Daniel Benjamin, the U.S. State Department's coordinator for counterterrorism, said it was not likely that bin Laden was directly involved.

"He's doing what for bin Laden is a tried and true strategy, kind of associating himself with it and in that way sort of trying to get some of the reflected glory of the moment, if you can call it that," Benjamin told a news briefing.

"Bin Laden's been trying to put his fingerprints on just about everything that's happened for years, and in that regard I think we're kind of used to it."

The Yemen-based regional wing of al Qaeda has said it was behind the December 25 attempt to blow up the plane as it approached Detroit. The botched attack and subsequent threats in Yemen prompted Sanaa to declare an open war on the global militant group within its territory.

Yemen has launched a series of air strikes targeting al Qaeda leaders since then and has declared that some top leaders including Qasim al-Raymi and Ayed al-Shabwani have been killed.

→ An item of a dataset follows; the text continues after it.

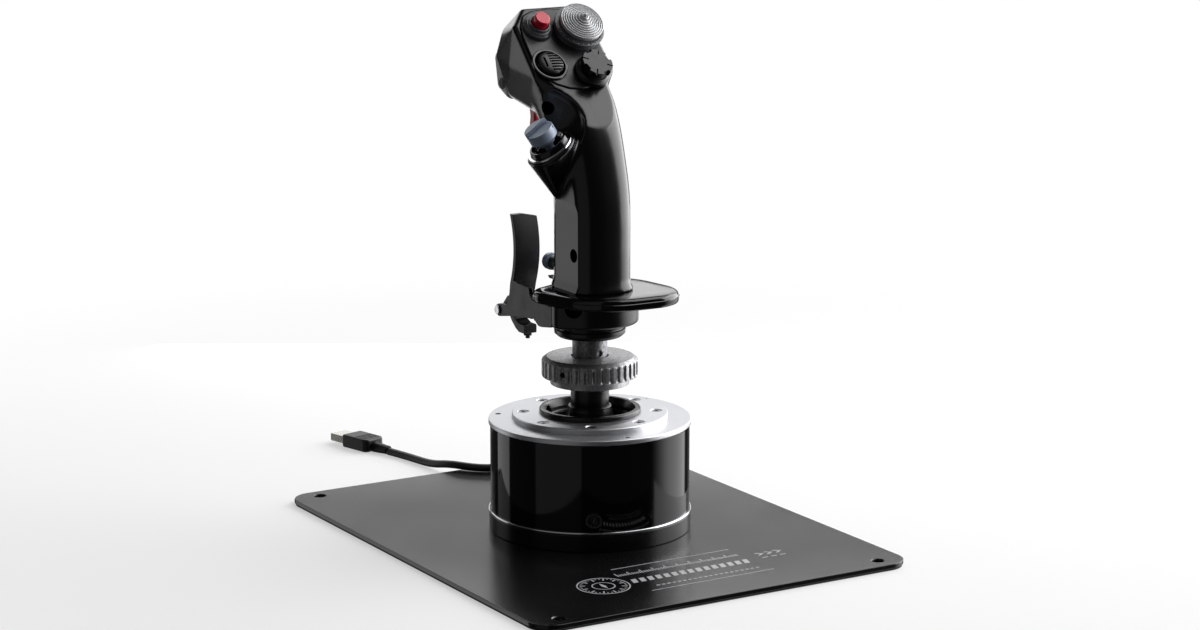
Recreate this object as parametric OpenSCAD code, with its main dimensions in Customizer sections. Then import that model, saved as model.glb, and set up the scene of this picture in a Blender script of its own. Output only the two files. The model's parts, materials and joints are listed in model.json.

Al Qaeda denies this.

Defense and counterterrorism officials say Washington has been quietly supplying military equipment, intelligence and training to Yemen to destroy suspected al Qaeda hide-outs.

Benjamin said Saudi-born bin Laden -- whose ancestral homeland is Yemen -- and other top al Qaeda leaders were likely in touch with the Yemeni faction but not directly controlling it.

The relationship "is probably tighter than it is between al Qaeda senior leadership and any of the other affiliates. But that doesn't mean that there was command and control by any means," Benjamin said.

"We would characterize the role of the senior leadership in this context as being mostly about broad guidelines, general targeting priorities, things like that," he said.